If you believe there really is no time for political mistakes on some crucial issue — climate change, say, or the threat of nuclear annihilation — then why should you accept a leader you did not vote for, or endorse an election result you disagree with? Jonathan White, a political sociologist at the London School of Economics, has written a short book about a coming crisis that democratic politics, he argues, cannot possibly accommodate: the world’s most technologically advanced democracies are losing their faith in the future.
This is not a new thought. In her 2007 book The Shock Doctrine Naomi Klein predicted how governments geared to crisis management would turn ever more dictatorial as their citizens grew ever more distracted and malleable. In the Long Run White is less alarmist but more pessimistic, showing how liberal democracy blossoms, matures, and ultimately shrivels through the way it imagines its own future. Can it survive in the world where high-school students are saying things like ‘I don’t understand why I should be in school if the world is burning’?

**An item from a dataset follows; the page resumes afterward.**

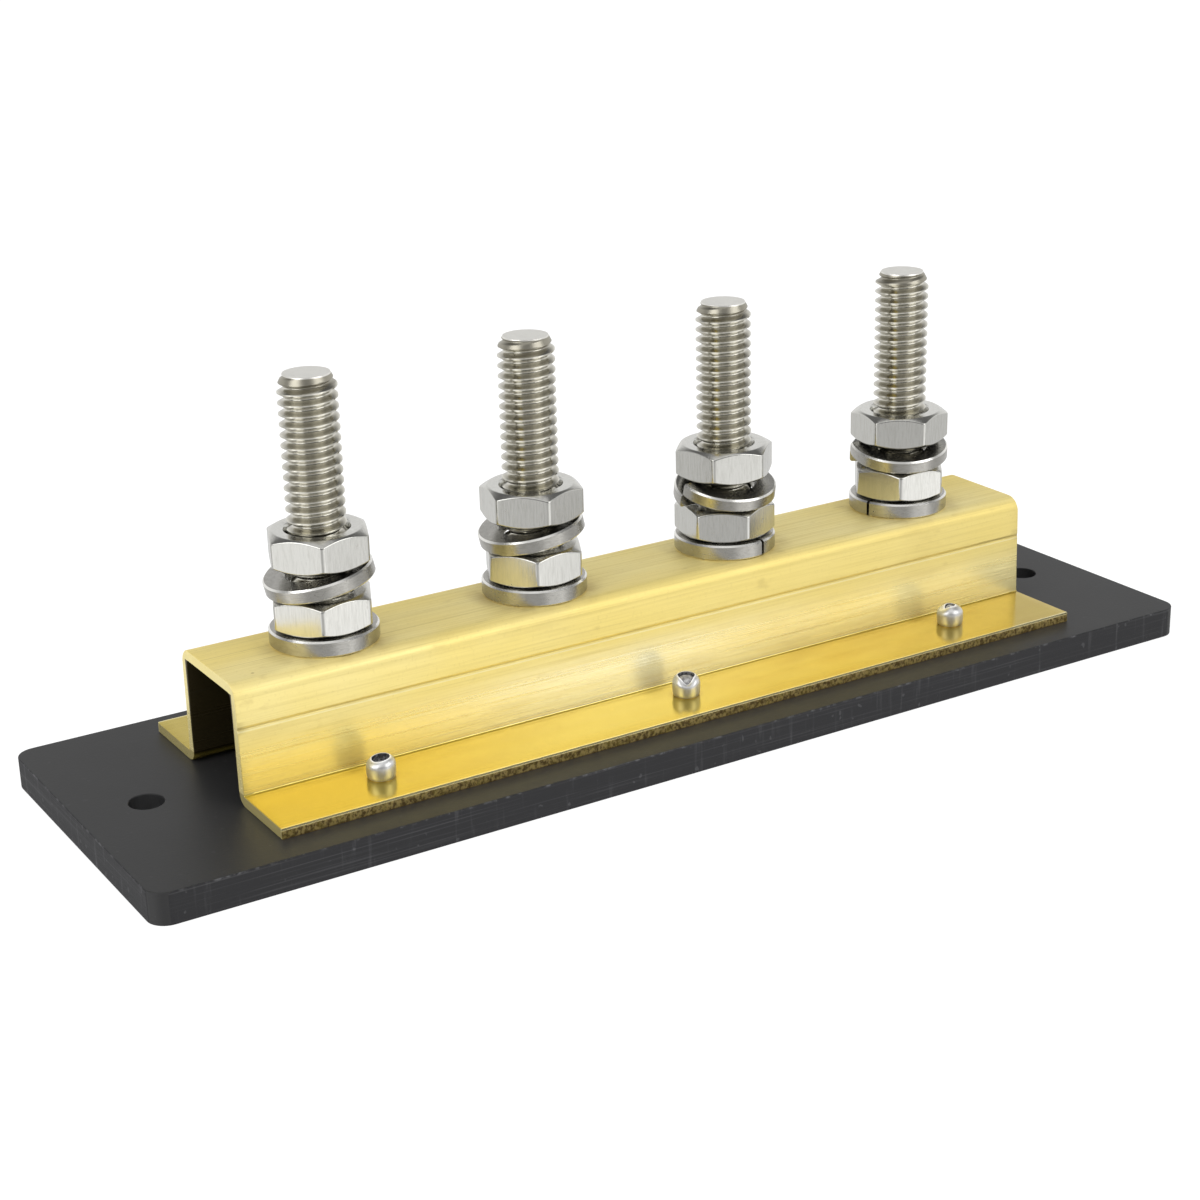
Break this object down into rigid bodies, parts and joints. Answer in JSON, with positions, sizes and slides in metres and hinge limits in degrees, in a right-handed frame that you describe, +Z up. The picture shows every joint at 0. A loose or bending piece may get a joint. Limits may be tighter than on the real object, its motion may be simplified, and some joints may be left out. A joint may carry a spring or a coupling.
{
  "type": "bus bar",
  "caption": "Brass hat-section bus bar riveted to a dark insulating base plate, with upright threaded studs that carry hexagon nuts and split washers.",
  "frame": {"origin": "middle of the base plate's underside", "axes": "+X along the bar to the right, +Y across it to the back, +Z up along the studs"},
  "size_m": [0.167, 0.0508, 0.0571],
  "materials": {
    "base_plastic": "satin charcoal sheet with sawn edges",
    "brass": "rolled brass sheet, satin with a fine lengthwise grain",
    "stainless": "bright stainless steel",
    "rivet_aluminium": "satin",
    "mandrel_steel": "dull plated steel"
  },
  "bodies": {
    "root": {"base_plate": "base_plastic", "bus_channel": "brass", "stud_bolt_1": "stainless", "stud_bolt_2": "stainless", "stud_bolt_3": "stainless", "stud_bolt_4": "stainless", "lower_washer_1": "stainless", "lower_washer_2": "stainless", "lower_washer_3": "stainless", "lower_washer_4": "stainless", "lower_nut_1": "stainless", "lower_nut_2": "stainless", "lower_nut_3": "stainless", "lower_nut_4": "stainless", "spring_washer_1": "stainless", "spring_washer_2": "stainless", "spring_washer_3": "stainless", "spring_washer_4": "stainless", "upper_nut_1": "stainless", "upper_nut_2": "stainless", "upper_nut_3": "stainless", "upper_nut_4": "stainless", "rivet_1": "rivet_aluminium", "rivet_2": "rivet_aluminium", "rivet_3": "rivet_aluminium", "rivet_4": "rivet_aluminium", "rivet_5": "rivet_aluminium", "rivet_6": "rivet_aluminium", "rivet_mandrel_1": "mandrel_steel", "rivet_mandrel_2": "mandrel_steel", "rivet_mandrel_3": "mandrel_steel", "rivet_mandrel_4": "mandrel_steel", "rivet_mandrel_5": "mandrel_steel", "rivet_mandrel_6": "mandrel_steel"}
  },
  "joints": []
}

A broken constitution, an electorate that’s ignorant or misguided, institutions that are moribund and full of the same old faces, year after year — these are not nearly the serious problems for democracy they appear to be, says White: none of them undermines the ideal, so long as we believe that there’s a process of self-correction going on.
Democracy is predicated on an idea of improvability. It is, says White, “a future-oriented form, always necessarily unfinished”. The health of a democracy lies not in what it thinks of itself now, but in what hopes it has for its future. A few pages on France’s Third Republic — a democratic experiment that, from latter part of the 19th century to the first decades of the 20th, lurched through countless crises and 103 separate cabinets to become the parliamentary triumph of its age — would have made a wonderful digression here, but this is not White’s method. In the Long Run relies more on pithy argument than on historical colour, offering us an exhilarating if sometimes dizzingly abstract historical fly-through of the democratic experiment.

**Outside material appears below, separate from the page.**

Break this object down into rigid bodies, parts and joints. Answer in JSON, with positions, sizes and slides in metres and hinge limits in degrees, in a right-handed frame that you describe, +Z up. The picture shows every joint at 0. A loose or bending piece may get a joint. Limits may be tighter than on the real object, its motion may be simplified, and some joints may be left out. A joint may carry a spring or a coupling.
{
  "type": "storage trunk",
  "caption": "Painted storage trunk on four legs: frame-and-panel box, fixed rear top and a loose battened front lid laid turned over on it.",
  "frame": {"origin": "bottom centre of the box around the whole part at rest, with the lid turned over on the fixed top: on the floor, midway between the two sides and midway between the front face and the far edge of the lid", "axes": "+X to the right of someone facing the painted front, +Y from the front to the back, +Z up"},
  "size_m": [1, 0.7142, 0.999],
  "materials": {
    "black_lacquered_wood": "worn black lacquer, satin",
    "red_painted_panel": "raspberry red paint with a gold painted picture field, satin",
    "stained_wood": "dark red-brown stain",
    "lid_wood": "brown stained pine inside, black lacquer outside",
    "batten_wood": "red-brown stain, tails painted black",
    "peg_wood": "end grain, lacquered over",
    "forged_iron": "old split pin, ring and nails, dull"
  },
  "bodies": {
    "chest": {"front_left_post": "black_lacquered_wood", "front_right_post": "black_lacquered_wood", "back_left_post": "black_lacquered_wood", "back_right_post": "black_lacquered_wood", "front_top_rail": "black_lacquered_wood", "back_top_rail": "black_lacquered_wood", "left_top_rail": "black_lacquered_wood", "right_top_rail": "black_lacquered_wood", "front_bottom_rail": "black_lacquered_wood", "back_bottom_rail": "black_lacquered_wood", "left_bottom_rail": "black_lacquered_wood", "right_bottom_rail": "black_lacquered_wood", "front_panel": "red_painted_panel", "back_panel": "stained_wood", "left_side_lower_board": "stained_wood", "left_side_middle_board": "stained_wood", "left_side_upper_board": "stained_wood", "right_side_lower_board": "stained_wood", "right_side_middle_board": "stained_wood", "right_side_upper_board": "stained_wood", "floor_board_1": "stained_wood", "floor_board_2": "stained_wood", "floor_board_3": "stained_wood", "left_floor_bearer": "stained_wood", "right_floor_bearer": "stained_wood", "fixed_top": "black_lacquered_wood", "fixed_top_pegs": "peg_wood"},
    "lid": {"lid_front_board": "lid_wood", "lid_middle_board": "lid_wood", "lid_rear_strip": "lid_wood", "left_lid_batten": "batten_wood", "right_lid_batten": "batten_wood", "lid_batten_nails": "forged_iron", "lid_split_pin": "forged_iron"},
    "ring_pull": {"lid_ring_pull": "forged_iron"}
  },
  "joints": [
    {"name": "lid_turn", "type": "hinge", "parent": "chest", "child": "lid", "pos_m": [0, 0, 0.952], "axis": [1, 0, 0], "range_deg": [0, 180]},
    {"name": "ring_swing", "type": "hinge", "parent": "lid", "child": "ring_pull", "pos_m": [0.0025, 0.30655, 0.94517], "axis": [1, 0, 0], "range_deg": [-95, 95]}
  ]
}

Democracy arose as an idea in the Enlightenment, via the evolution of literary Utopias. White pays special attention to Louis-Sébastien Mercier’s 1771 novel The Year 2440: A Dream if Ever There Was One, for dreaming up institutions that are not just someone’s good idea, but actual extensions of the people’s will.
Operating increasingly industrialised democracies over the course of the 19th century created levels of technocratic management that inevitably got in the way of the popular will. When that process came to a crisis in the early years of the 20th century, much of Europe faced a choice between command-and-control totalitarianism, and beserk fascist populism.

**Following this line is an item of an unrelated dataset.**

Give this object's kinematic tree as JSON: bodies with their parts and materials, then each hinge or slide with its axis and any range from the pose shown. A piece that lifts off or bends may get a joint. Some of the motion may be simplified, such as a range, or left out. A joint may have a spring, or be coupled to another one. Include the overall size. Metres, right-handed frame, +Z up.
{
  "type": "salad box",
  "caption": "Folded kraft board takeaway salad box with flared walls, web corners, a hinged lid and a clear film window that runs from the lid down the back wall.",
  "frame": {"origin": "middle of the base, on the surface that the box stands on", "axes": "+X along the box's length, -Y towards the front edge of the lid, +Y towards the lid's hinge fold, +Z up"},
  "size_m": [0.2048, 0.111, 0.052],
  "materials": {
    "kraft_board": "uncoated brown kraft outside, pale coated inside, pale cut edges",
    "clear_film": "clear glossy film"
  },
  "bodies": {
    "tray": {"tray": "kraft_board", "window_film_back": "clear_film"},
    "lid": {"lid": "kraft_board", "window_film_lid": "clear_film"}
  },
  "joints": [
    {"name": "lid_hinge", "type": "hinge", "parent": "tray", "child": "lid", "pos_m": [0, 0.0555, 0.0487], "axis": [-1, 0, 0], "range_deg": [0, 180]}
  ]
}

And then fascism, in its determination to remain responsive and intuitive to the people’s will, evolved into Nazism, “an ideology that was always seeking to shrug itself off,” White remarks; “an -ism that could affirm nothing stable, even about itself”. Its disastrous legacy spurred post-war efforts to constrain the future once more, “subordinating politics to economics in the name of stability.” With this insightful flourish, the reader is sent reeling into the maw of the Cold War decades, which turned politics into a science and turned our tomorrows into classifiable resources and tools of competitive advantage.
White writes well about 20th-century ideologies and their endlessly postponed utopias. The blandishments of Stalin and Mao and other socialist dictators hardly need glossing. Mind you, capitalism itself is just as anchored in the notion of jam tomorrow: what else but a faith in the infinitely improvable future could have us replacing our perfectly serviceable smartphones, year after year after year?
And so to the present: has runaway consumerism now brought us to the brink of annihilation, as the Greta Thunbergs of this world claim? For White’s purposes here, the truth of this claim matters less than its effect. Given climate change, spiralling inequality, and the spectres of AI-driven obsolescence, worsening pandemics and even nuclear annihilation, who really believes tomorrow will look anything like today?
How might democracy survive its own obsession with catastrophe? It is essential, White says, “not to lose sight of the more distant horizons on which progressive interventions depend.” But this is less a serious solution, more an act of denial. White may not want to grasp the nettle, but his readers surely will: by his logic (and it seems ungainsayable), the longer the present moment lasts, the worse it’ll be for democracy. He may not have meant this, but White has written a very frightening book.